HINT: If you are not sure which path to set, click on the View Raw Response link; a window will be displayed with the full content payload. When you change the Path and press the enter key the payload will be reprocessed to show the updated data set.
High Watermark
The High Watermark setting allows DataZen to modify the HTTP request (URL or payload) in order to receive changes from the last high value received. To configure the high watermark, use the following settings:
- High Watermark:Type or select the field in the response payload to calculate the high watermark
- URL Param Name:If the high watermark should be passed into the URL as a Query Parameter, type the name if the field that should be added to the URL path. To use the high watermark value inside a request payload instead or as part of a URL parameter that should be modified dynamically, leave this field blank, and use the @highwatermark token in the payload or the URL directly
This setting only works when the payload is transformed into a data set.
Example: Query Parameter
In this example, a high watermark value is extracted from the updated_at field returned by the data set, and then used as the updated_after query parameter.
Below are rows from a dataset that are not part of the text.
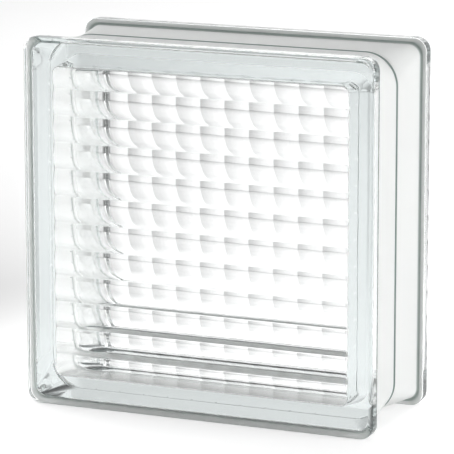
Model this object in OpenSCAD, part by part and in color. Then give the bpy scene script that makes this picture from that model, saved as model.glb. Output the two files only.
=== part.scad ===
// Glass block: two pressed glass halves fused at mid depth, with a sealed hollow between them.
// The inner face of the front half is fluted level and that of the back half upright, so that
// the flutes cross. The block stands on the edges of its two flanges, with its front face
// towards -Y and the origin in the middle of its underside.

/* [Block] */
// Width and height of the block, over its flanges
block_size = 190; // [150:1:300]
// Depth of the block, from outer face to outer face
block_depth = 80; // [60:1:110]

/* [Flange] */
// Corner radius of a flange, seen square on
flange_corner = 7; // [4:0.5:12]
// Width of a flange along the depth, with its rounded edge
flange_land = 7.5; // [5:0.5:12]
// Rounding of the edge between a flange and its face
edge_round = 2.2; // [1:0.1:3.5]

/* [Mortar channel] */
// Depth of the channel that runs round the block between the flanges
channel_depth = 3.5; // [2:0.5:8]
// Corner radius of the channel floor beside a flange
foot_corner = 6; // [3:0.5:10]
// Corner radius of the channel floor at the seam
seam_corner = 16.5; // [8:0.5:25]
// Width of the fused bead along the seam, both halves together
bead_width = 1.6; // [0.8:0.2:4]
// Height of the fused bead above the channel floor
bead_height = 0.3; // [0.1:0.1:1]

/* [Hollow] */
// Side wall of a half at the seam, under the bead
seam_wall = 7.5; // [5:0.5:12]
// Extra side wall beside the fluted window, from the pressing draft
draft = 3.75; // [1:0.25:8]
// Glass between the outer face and the ridges of the flutes
face_thickness = 8; // [6:0.5:14]
// Corner radius of the hollow at the seam
mouth_corner = 10; // [5:0.5:15]
// Corner radius of the fluted window
window_corner = 3.5; // [2:0.5:12]

/* [Flutes] */
// Distance from ridge to ridge
flute_pitch = 13.75; // [8:0.25:20]
// Radius of the hollow curve of a flute
flute_radius = 14; // [12:0.5:30]

/* [Hidden] */
$fn = 48;
slice = 0.01;
half_depth = block_depth / 2;
foot_z = half_depth - flange_land;
floor_size = block_size - 2 * channel_depth;
mouth_size = floor_size - 2 * seam_wall;
window_size = mouth_size - 2 * draft;
ridge_z = half_depth - face_thickness;
flutes_each_side = ceil(window_size / 2 / flute_pitch);
flute_axis_z = ridge_z - sqrt(pow(flute_radius, 2) - pow(flute_pitch / 2, 2));
front_glass = [0.84, 0.92, 0.90];
back_glass = [0.78, 0.89, 0.87];

// Every shape of a half is drawn with its seam on z = 0 and its outer face at z = half_depth.

module rounded_square(size, corner) {
    inset = size - 2 * corner;
    square([size, inset], center = true);
    square([inset, size], center = true);
    for (x = [-1, 1], y = [-1, 1])
        translate([x * inset / 2, y * inset / 2])
            circle(r = corner);
}

// A thin layer of a loft, with its outer side at the given height.
module layer(z, size, corner) {
    translate([0, 0, z])
        linear_extrude(slice)
            rounded_square(size, corner);
}

// Section of a flange, from the middle of a half out to the flange's land.
module flange_section(reach) {
    square([reach, flange_land - edge_round]);
    square([reach - edge_round, flange_land]);
    translate([reach - edge_round, flange_land - edge_round])
        circle(r = edge_round);
}

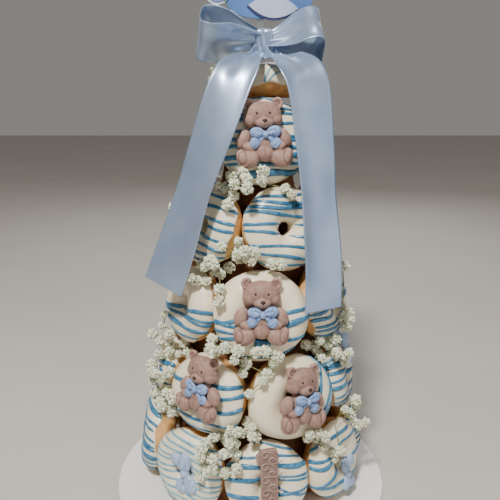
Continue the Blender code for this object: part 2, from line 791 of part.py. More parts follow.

If the parameter is not already provided in the URL, it will be added automatically subsequently. It if already exists, it will be replaced with the current high watermark value or removed if the value is NULL (the high watermark value is NULL when the job runs the very first time).
Example: Customer Query Parameter
In this example, a high watermark value is extracted from the ModifiedDate.LastUpdatedOn field returned by the data set, and then used
as in the query parameter using the @highwatermark token. Note that the URL Param Name field is left blank on purpose.
This way, the token can be used any way necessary as part of the URL or the payload. This example shows an HTTP command that accepts a
SQL query as part of a query parameter (QuickBooks Online). Since the high watermark
is NULL the first time the job is executed, a DataZen function is used to set a default value:
#isnullorempty(@highwatermark, 2020-06-25T00:00:00)
Paging Strategy
A paging strategy allows DataZen to fetch source records over multiple calls to fetch the "next"
set of data. Certain HTTP APIs limit the number of records returned by applying a
maximum (limit) to the data set (for example, Twitter). Setting this value requires
an understanding of the paging capabilities of the HTTP API being queried.
The following paging strategies are available:
- None: No paging logic is applied; the HTTP API is called once
- Simple Offset: DataZen keeps a count of records retrieved; it uses the current record count as its "next" page using the URI Parameter specified Simple Paging: DataZen keeps a count of calls made; it uses the "page" count as its "next" page using the URI Parameter specified
- Reference Link: DataZen uses a full HTTP URI provided within the JSON HTTP response and uses it "as-is" for its next call. This setting requires a JSON or XML Path to be specifed (see the JSON or XML Path section below)
- Bookmark/Token: DataZen uses a Bookmark or Token value provided within the JSON HTTP response and uses it for its next call using the URI Parameter specified. This setting requires a JSON or XML Path to be specifed (see the JSON or XML Path section below)
HTTP Logging
To log all HTTP/S responses including header, and optionally the payload sent, select the Logging tab, select a SQL Server database, and specify a table name. You can use the same table with multiple jobs; the table will be created if it doesn't exist and has enough information to allow you to filter by job name.
Dynamic Parameters
Dynamic Parameters allow you to specify variables to be used as part of the HTTP call;
each row of values will be executed as a separate HTTP call. The values to be used can
be stored in a database table so you can control the parameters externally.
To use the parameter, use this notation within the HTTP URI: {{@param.variablename}}
For example, if you would like to fetch the twitter feed from multiple Twitter accounts,
you would create a Dynamic Parameter that returns the Twitter ID for these accounts; here
is a sample SQL command that returns 3 IDs, and the column name is 'userId':
SELECT '15358364' as userId UNION SELECT '14934774' UNION SELECT '2389949911'
Then, the URI would look like this (note the use of the userId parameter in the URI):
https://api.twitter.com/2/users/{{@param.userId}}/tweets?expansions=entities.mentions.username&tweet.fields=created_at,author_id&user.fields=username&max_results=100
When the job executes, it will replace the 'userId' parameter for each available entry.
If you use a High Watermark along with Dynamic Parameters, the first column returned by the Dynamic Parameter SQL command must be unique; internally DataZen uses the first column as the key for storing the last known High Watermark value.
In this example, the dynamic parameters are returned by a view stored in a database. This is an advanced implementation pattern in which the high watermarks are kept programmatically in the database, and provided by this view. If the view returns 0 records at the time the job executes, the job skips since there nothing to do.
Two options are provided in this screen:
- Run each row as a separate job execution: when checked, each row will be treated as a separate job execution, and a new execution id will be generated
- Add parameter values to output dataset: when checked, the columns will be added to the output data set, and the values of each row will be returned
When running a cloud agent, the number of rows returned by this option may cause the job to run much longer since each row will be used as a job operation. If the job takes more than 5 minutes, it may be aborted by the cloud platform without warning.